Foremost in our minds is the energy and materials sector. Talk of commodity supercycles is always quick to surface whenever higher liquidity or a lower U.S. dollar drives prices in these sectors—and yet the key catalyst has remained monetary, despite the underlying demand in Asia’s economies. Nevertheless, at some point there will be a structural shift in the way that Asia manages its energy needs, driven partly by costs in traditional raw commodities and partly—perhaps more sustainably—by an ongoing desire to change the quality of life.

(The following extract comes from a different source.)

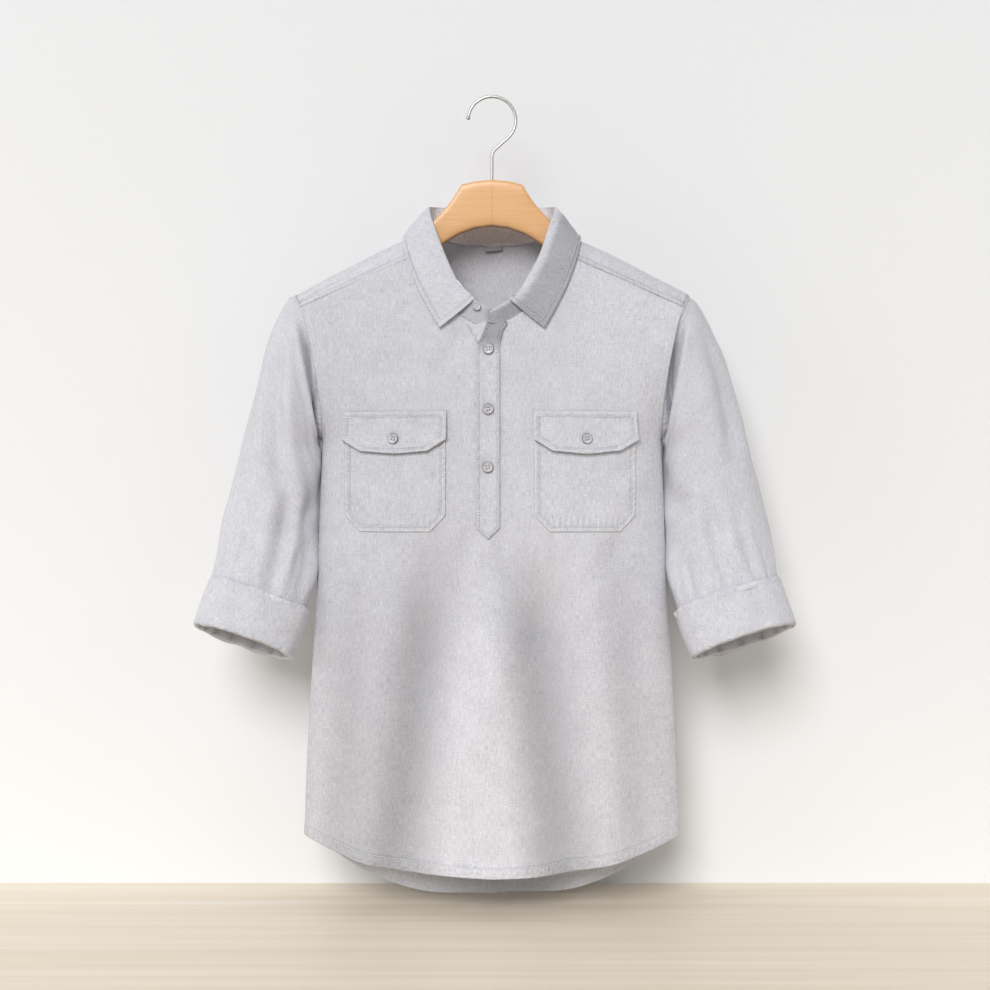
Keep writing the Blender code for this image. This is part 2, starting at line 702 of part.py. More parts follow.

Our investment process remains informed ultimately by our confidence in the underlying business investment. But when we do try to pierce the murky future and identify broad themes and attractive industries, we do so with the knowledge that these are driven by forces and demands that are more widespread and enduring than the actions of politicians and central bankers. In so doing, we hope that we are continuing to place emphasis on stock selection, whilst neither ignoring the macroeconomic environment, nor placing too much faith in short-term forecasts of overly broad indicators such as GDP and interest rates.
Finally, Matthews continuously monitors capacity and asset flows on each of its investment strategies. If we believe the pace of inflows and/or a Fund’s asset levels could impede the Firm’s ability to achieve its investment objectives, Matthews considers strategy closures. Recently, two Funds were closed to most new investors—the Matthews Asia Small Companies and Matthews Asian Growth and Income Funds closed on November 12, 2010 and January 7, 2011, respectively. The Funds’ closures apply to both Investor and Institutional Class shares. We believe that limiting access to these Funds is a prudent step toward maintaining the integrity of our investment process.
As always, it is an honor to serve as your investment advisor.